==== STORED DATA ====
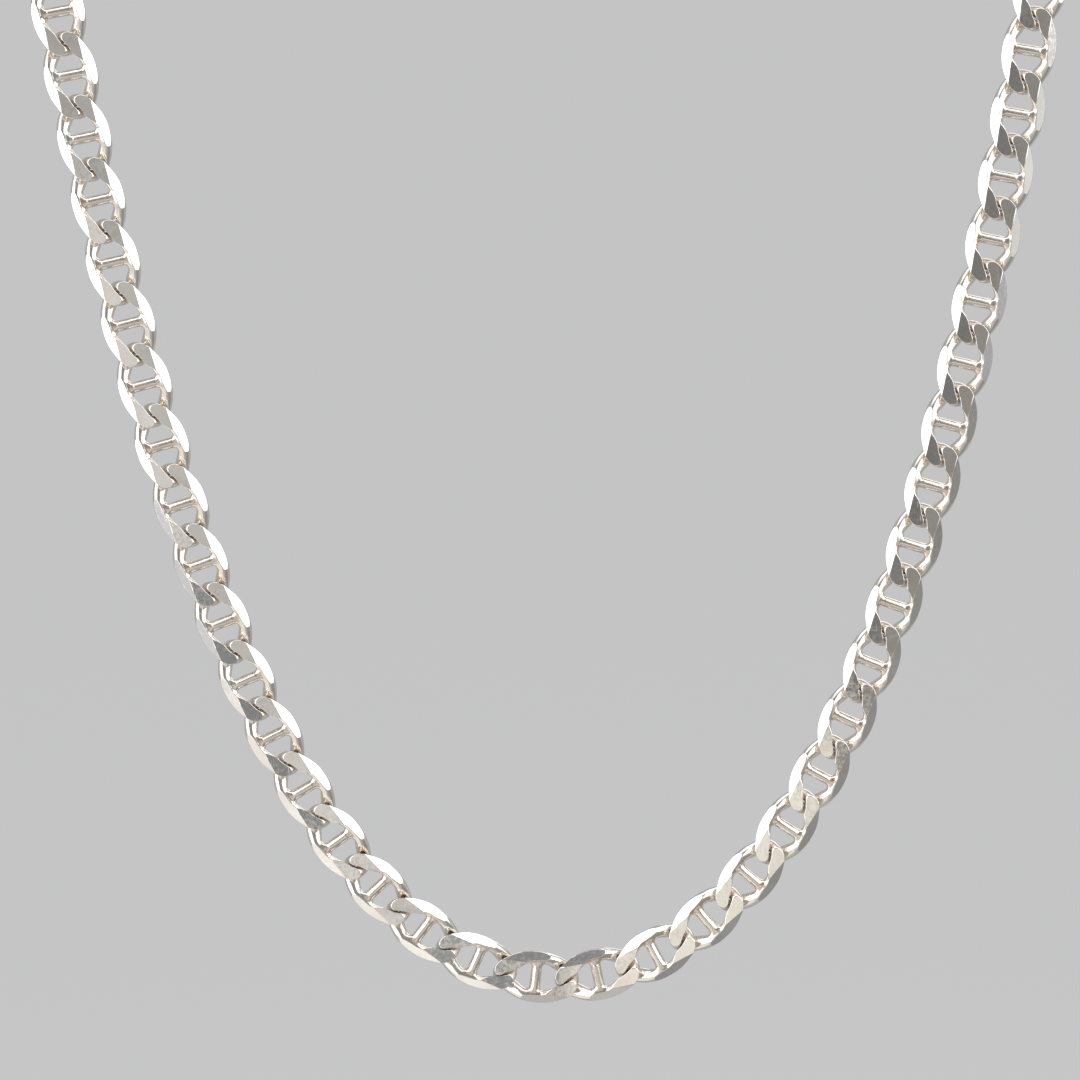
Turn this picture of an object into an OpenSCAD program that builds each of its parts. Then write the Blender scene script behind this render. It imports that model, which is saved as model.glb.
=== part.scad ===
// Mariner link chain, a neck chain of flat-cut oval links with a cross bar in each.
// It hangs as a closed loop: front faces -Y, the lowest bend is at the bottom.
// The origin is at the top of the loop, on the clasp's under side.

/* [Necklace] */
// Length of the closed necklace along its middle; the links are fitted to the nearest even number
necklace_length = 508; // [380:1:760]
// Radius of the lowest bend, where the loop hangs free
bottom_radius = 21.8; // [16:0.2:32]
// How far the whole loop has slid round from a middle bottom, to the right
slide = 0.55; // [-3:0.05:3]

/* [Link] */
// Length of one link over its ends
link_length = 9.86; // [9.26:0.1:12.06]
// Width of one link over its sides
link_width = 6; // [5:0.1:7.4]
// Thickness of the wire that the ring is bent from
wire_d = 1.28; // [1:0.02:1.5]
// Thickness of the cross bar
bar_d = 1.2; // [0.8:0.05:1.6]
// Rise of the wire's middle from the link's mid plane, at its highest
twist_rise = 0.92; // [0.7:0.02:1.1]
// Room between one link's end and the next one's
link_play = 0.22; // [0.2:0.02:0.4]
// Room between two blades, where they lie side by side at a crossing
blade_gap = 0.16; // [0.14:0.02:0.3]
// Angle of the line along which two blades meet, from the chain's length
blade_angle = 33; // [28:1:38]

/* [Diamond cut] */
// Thickness of the chain between its flat-cut faces
cut_thickness = 1.56; // [1.3:0.02:2]
// Width of the flat face along the middle of the chain
flat_width = 3.44; // [2.6:0.02:4.4]
// Slope of the cut faces beside the flat one
bevel_angle = 28; // [16:1:36]

/* [Clasp] */
// Thickness of the clasp's hook
hook_d = 1.4; // [1.1:0.1:1.5]
// Width of the opening inside the hook
hook_opening = 2.8; // [2.4:0.1:3.6]
// Length of the hook's straight sides
hook_length = 5.2; // [4:0.1:8]
// Thickness of the eye's wire
eye_d = 1.3; // [1:0.1:1.6]
// Width of the opening inside the eye
eye_opening = 3; // [2.7:0.1:3.6]
// Width of the clasp's body
body_width = 6.4; // [5.6:0.1:8]
// Thickness of the clasp's body
body_thickness = 2.2; // [1.8:0.1:3]
// Room between the clasp's wires and the end links that they hold
clasp_play = 0.14; // [0.12:0.01:0.2]

/* [Hidden] */
silver_color = "silver";
clasp_color = "gainsboro";

// Sides that a round of the clasp is drawn with
clasp_fn = 48;

// The ring's middle line is an oval, seen from the front
wire_r = wire_d / 2;
oval_a = link_length / 2 - wire_r;
oval_b = link_width / 2 - wire_r;
pitch = 2 * (oval_a - wire_r) - link_play;
// Greatest value of sin(2t) * cos(t), which sets the rise to its named size
rise_peak = 4 / (3 * sqrt(3));

// The clasp runs from the middle of its hook's end to the middle of its eye's end
hook_r = (hook_opening + hook_d) / 2;
eye_r = (eye_opening + eye_d) / 2;
body_r = body_width / 2;
eye_seat = body_r + eye_opening / 2;
clasp_run = hook_length + hook_r + eye_seat + eye_r;
// A clasp's wire rests in an end link's hole, where the two blades' inner sides run together
function seat_in_link(d) = pitch / 2 - (d / 2 + clasp_play + blade_gap / 2) / sin(blade_angle);
clasp_span = clasp_run + seat_in_link(hook_d) + seat_in_link(eye_d);

// Whole links that come nearest to the wanted length, as many on the left side as on the right
side_count = round(((necklace_length - clasp_span) / pitch + 1) / 2);
link_count = 2 * side_count;
loop_length = (link_count - 1) * pitch + clasp_span;
first_link = slide - (link_count - 1) / 2 * pitch;
last_link = first_link + (link_count - 1) * pitch;

// The route: two sides that hang in the curve of a free chain, and a round arc over the top.
// Lengths along it start at the lowest point and grow to the right.
function side_x(s) = bottom_radius * ln(s / bottom_radius + sqrt(pow(s / bottom_radius, 2) + 1));
function side_z(s) = sqrt(pow(bottom_radius, 2) + s * s) - bottom_radius;
function side_slope(s) = atan2(s, bottom_radius);
// The arc carries on from a side of length s, and closes on the other side
function arc_radius(s) = side_x(s) / sin(side_slope(s));
function arc_length(s) = arc_radius(s) * (180 - side_slope(s)) * PI / 180;
// Length of each side, halved in on until side and arc make up half the loop; 40 turns
// settle it far below the width of a hair
function solve_side(low, high, turns = 40) =
    let (mid = (low + high) / 2)
    turns == 0 ? mid :
    mid + arc_length(mid) > loop_length / 2 ? solve_side(low, mid, turns - 1)
    : solve_side(mid, high, turns - 1);
side_length = solve_side(bottom_radius / 2, loop_length / 2);
arc_r = arc_radius(side_length);
arc_z = side_z(side_length) + arc_r * cos(side_slope(side_length));
// The clasp is straight, so its middle lies a little inside the arc that its two ends are on
loop_top = arc_z + arc_r * cos(clasp_run / 2 / arc_r * 180 / PI) - body_thickness / 2;

// Angle round the arc's centre, from level, of a place on the right half
function arc_place(s) = 90 - (loop_length / 2 - s) / arc_r * 180 / PI;
function route_x(s) =
    let (q = abs(s))
    sign(s) * (q <= side_length ? side_x(q) : arc_r * cos(arc_place(q)));
function route_z(s) =
    let (q = abs(s))
    (q <= side_length ? side_z(q) : arc_z + arc_r * sin(arc_place(q))) - loop_top;
function route_slope(s) =
    let (q = abs(s))
    sign(s) * (q <= side_length ? side_slope(q) : arc_place(q) + 90);

// Middle line of the twisted ring, at an angle t round the link
function wire_x(t) = oval_a * cos(t);
function wire_y(t) = oval_b * sin(t);
function wire_z(t) = -twist_rise / rise_peak * sin(2 * t) * abs(cos(t));
// Unit vector from the wire to the inside of the link
function inward(t) = -[oval_b * cos(t), oval_a * sin(t)] / norm([oval_b * cos(t), oval_a * sin(t)]);
// Distance from the wire's middle to the line where two blades meet
function line_reach(t) =
    let (n = [abs(inward(t)[0]), abs(inward(t)[1])])
    (sin(blade_angle) * (abs(wire_x(t)) - pitch / 2) + cos(blade_angle) * abs(wire_y(t)) - blade_gap / 2)
    / (sin(blade_angle) * n[0] + cos(blade_angle) * n[1]);
// Half width of the wire on its inner side, which swells out to that line at the crossings
function inner_half(t) = wire_r + max(0, line_reach(t) - wire_r) * abs(sin(2 * t));
// Half the metal left by the diamond cuts, at a distance y from the chain's middle line
function cut_height(y) = cut_thickness / 2 - max(0, abs(y) - flat_width / 2) * tan(bevel_angle);
// Room from the wire's middle up (or down, with up = -1) to the cut face, u in from that middle
function cut_room(t, u, up) = cut_height(wire_y(t) + u * inward(t)[1]) - up * wire_z(t);

// The wire's section has six corners: inner tip, two on top, outer tip, two at the bottom.
// The cut takes its top and bottom off, and those corners slide along the sides to the cut face.
corner_in = [1, 1, -1, -1, -1, 1];
corner_up = [0, 1, 1, 0, -1, -1];
corners = len(corner_in);
// Height of the top corners above the wire's middle, where nothing is cut, and the least share
// of a side that is left, however deep the cut goes
corner_rise = 0.9 * wire_r;
least_side = 0.1;
function half_at(t, j) = corner_in[j] * (corner_in[j] > 0 ? inner_half(t) : wire_r);
function side_share(t, j) =
    max(least_side, min(1, cut_room(t, half_at(t, j) / 2, corner_up[j]) / corner_rise));
function corner_u(t, j) = half_at(t, j) * (corner_up[j] == 0 ? 1 : 1 - side_share(t, j) / 2);
function corner_v(t, j) =
    let (u = corner_u(t, j), margin = least_side * wire_r)
    corner_up[j] != 0 ? corner_up[j] * min(corner_rise, cut_room(t, u, corner_up[j]))
    : min(0, cut_room(t, u, 1) - margin) + max(0, margin - cut_room(t, u, -1));
function corner(t, j) = [
    wire_x(t) + corner_u(t, j) * inward(t)[0],
    wire_y(t) + corner_u(t, j) * inward(t)[1],
    wire_z(t) + corner_v(t, j)];

// Angles of the wire's sections in a quarter of the link, from its end to the bar's near side
bar_edge = 90 - asin(bar_d / 2 / oval_a);
quarter = [0, 20, 46, bar_edge];
steps = len(quarter) - 1;
half_link = concat(quarter, [for (i = [steps:-1:1]) 180 - quarter[i]]);
ring_angles = concat(half_link, [for (t = half_link) 180 + t]);
rings = len(ring_angles);
// Sections on the bar's two sides, at the top of the link and at its bottom
top_right = steps;
top_left = steps + 1;
low_left = top_right + rings / 2;
low_right = top_left + rings / 2;

function index(i, j) = (i % rings) * corners + j % corners;
// Two triangles that close the gap between four points
function quad(a, b, c, d) = [[a, b, c], [a, c, d]];
// The ring's inner side is open between the bar's two sides, where the bar grows out of it
function under_bar(i, j) = (i == top_right || i == low_left) && (j == 0 || j == corners - 1);
function ring_faces() = [for (i = [0:rings - 1], j = [0:corners - 1])
    if (!under_bar(i, j)) each quad(index(i, j), index(i + 1, j), index(i + 1, j + 1), index(i, j + 1))];
function bar_seat(right, left) = [
    index(right, 1), index(left, 1), index(left, 0),
    index(left, corners - 1), index(right, corners - 1), index(right, 0)];
function bar_faces() =
    let (top = bar_seat(top_right, top_left), low = bar_seat(low_right, low_left), n = len(top))
    [for (k = [0:n - 1]) each quad(top[k], low[k], low[(k + 1) % n], top[(k + 1) % n])];

// One link is one piece of metal: a twisted oval ring with a bar soldered across it, and both
// cut flat on the front and on the back
module link()
    polyhedron(
        [for (t = ring_angles, j = [0:corners - 1]) corner(t, j)],
        concat(ring_faces(), bar_faces()));

// Sets a link at a place on the route, its inner side towards the inside of the loop
module on_route(s)
    translate([route_x(s), 0, route_z(s)]) rotate([90, -route_slope(s), 0]) children();

// A row of links, counted from the left end of the chain
module links(from, count)
    for (k = [from:from + count - 1]) on_route(first_link + k * pitch) link();

module left_links() color(silver_color) links(0, side_count);

module right_links() color(silver_color) links(side_count, side_count);

// Round wire bent through half a circle, open towards -X
module half_turn(r, d)
    rotate([0, 0, -90]) rotate_extrude(angle = 180, $fn = clasp_fn)
        translate([r, 0]) circle(d = d);

// Plain closed clasp, lying in XY: the hook reaches to +X and the eye to -X of its round body
module clasp_body() {
    intersection() {
        sphere(r = body_r, $fn = clasp_fn);
        cube([body_width, body_width, body_thickness], center = true);
    }
    for (side = [-1, 1])
        translate([0, side * hook_r, 0]) rotate([0, 90, 0])
            cylinder(d = hook_d, h = hook_length, $fn = clasp_fn);
    translate([hook_length, 0, 0]) half_turn(hook_r, hook_d);
    translate([-eye_seat, 0, 0]) rotate_extrude($fn = clasp_fn)
        translate([eye_r, 0]) circle(d = eye_d);
}

// The clasp closes the loop on the straight line between the two end links' holes
module clasp() {
    hook_at = last_link + seat_in_link(hook_d);
    eye_at = first_link - seat_in_link(eye_d);
    run = [route_x(hook_at) - route_x(eye_at), route_z(hook_at) - route_z(eye_at)];
    color(clasp_color)
        translate([route_x(hook_at), 0, route_z(hook_at)]) rotate([0, -atan2(run[1], run[0]), 0])
            translate([-hook_length - hook_r, 0, 0]) clasp_body();
}

left_links();
right_links();
clasp();
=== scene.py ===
"""A mariner link neck chain of polished silver, hanging as a closed loop, with its studio."""
import math

import bmesh
import bpy
from mathutils import Matrix, Vector


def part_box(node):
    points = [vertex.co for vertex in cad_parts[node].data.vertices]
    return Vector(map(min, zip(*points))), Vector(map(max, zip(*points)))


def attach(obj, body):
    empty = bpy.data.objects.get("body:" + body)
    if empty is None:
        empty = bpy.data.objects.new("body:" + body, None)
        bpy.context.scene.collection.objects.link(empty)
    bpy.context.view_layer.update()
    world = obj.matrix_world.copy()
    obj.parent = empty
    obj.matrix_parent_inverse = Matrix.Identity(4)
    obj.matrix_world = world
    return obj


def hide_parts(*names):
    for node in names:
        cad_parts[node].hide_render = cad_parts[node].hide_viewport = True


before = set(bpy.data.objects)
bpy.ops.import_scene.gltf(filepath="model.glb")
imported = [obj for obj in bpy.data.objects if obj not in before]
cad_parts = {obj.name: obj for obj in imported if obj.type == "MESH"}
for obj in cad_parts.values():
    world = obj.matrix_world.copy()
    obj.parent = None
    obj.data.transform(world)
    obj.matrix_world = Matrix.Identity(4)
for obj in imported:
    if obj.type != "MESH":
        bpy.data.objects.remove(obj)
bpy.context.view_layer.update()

# Link: the ring
# A ring of drawn silver wire, bent to an oval and twisted like a curb link, so that its near side
# rises at the upper left and the lower right. Rollers press the wire wider on its inner side.
mm = 0.001
wire_radius = 0.65 * mm
wire_smoothness = 8
oval_length = 4.29 * mm
oval_height = 2.36 * mm
ring_steps = 88
twist_rise = 0.92 * mm
twist_scale = -twist_rise * 3 * math.sqrt(3) / 4 * 2  # x * |x| * y peaks at 2 / (3 * sqrt(3))
pitch = 7.08 * mm
blade_angle = math.radians(33)
blade_gap = 0.13 * mm
pressed_belly = 0.17 * mm


def alone(thing):
    """Makes one object the only one selected, and the active one."""
    bpy.ops.object.select_all(action="DESELECT")
    thing.select_set(True)
    bpy.context.view_layer.objects.active = thing


def pick(thing, kind, wanted):
    """Selects, in edit mode, the vertices, edges or faces that are wanted, and counts them."""
    bpy.ops.mesh.select_mode(type=kind)
    bpy.ops.mesh.select_all(action="DESELECT")
    shape = bmesh.from_edit_mesh(thing.data)
    found = [part for part in {"VERT": shape.verts, "EDGE": shape.edges, "FACE": shape.faces}[kind]
             if wanted(part)]
    for part in found:
        part.select = True
    shape.select_flush_mode()
    bmesh.update_edit_mesh(thing.data)
    return len(found)


def apply_modifier(thing, kind, **settings):
    """Gives an object one modifier with its settings, and applies it."""
    alone(thing)
    modifier = thing.modifiers.new(kind.lower(), kind)
    for name, value in settings.items():
        setattr(modifier, name, value)
    bpy.ops.object.modifier_apply(modifier=modifier.name)


def in_order(thing):
    """Rebuilds a mesh with its points and faces in order of place, alike each time it is made."""
    old = thing.data
    order = sorted(range(len(old.vertices)), key=lambda number: old.vertices[number].co[:])
    rank = {number: place for place, number in enumerate(order)}
    faces = []
    for face in old.polygons:
        corners = [rank[number] for number in face.vertices]
        first = corners.index(min(corners))
        faces.append(corners[first:] + corners[:first])
    thing.data = bpy.data.meshes.new(old.name)
    thing.data.from_pydata([old.vertices[number].co[:] for number in order], [], sorted(faces))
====
-- WHAT YOU HAVE TO DO --
Transcribe, word for word, every line from the line with "end links' holes" to the line with "before = set(bpy.data.objects)", inclusive, and output nothing else.

-- ANSWER IN FULL --
// The clasp closes the loop on the straight line between the two end links' holes
module clasp() {
    hook_at = last_link + seat_in_link(hook_d);
    eye_at = first_link - seat_in_link(eye_d);
    run = [route_x(hook_at) - route_x(eye_at), route_z(hook_at) - route_z(eye_at)];
    color(clasp_color)
        translate([route_x(hook_at), 0, route_z(hook_at)]) rotate([0, -atan2(run[1], run[0]), 0])
            translate([-hook_length - hook_r, 0, 0]) clasp_body();
}

left_links();
right_links();
clasp();
=== scene.py ===
"""A mariner link neck chain of polished silver, hanging as a closed loop, with its studio."""
import math

import bmesh
import bpy
from mathutils import Matrix, Vector


def part_box(node):
    points = [vertex.co for vertex in cad_parts[node].data.vertices]
    return Vector(map(min, zip(*points))), Vector(map(max, zip(*points)))


def attach(obj, body):
    empty = bpy.data.objects.get("body:" + body)
    if empty is None:
        empty = bpy.data.objects.new("body:" + body, None)
        bpy.context.scene.collection.objects.link(empty)
    bpy.context.view_layer.update()
    world = obj.matrix_world.copy()
    obj.parent = empty
    obj.matrix_parent_inverse = Matrix.Identity(4)
    obj.matrix_world = world
    return obj


def hide_parts(*names):
    for node in names:
        cad_parts[node].hide_render = cad_parts[node].hide_viewport = True


before = set(bpy.data.objects)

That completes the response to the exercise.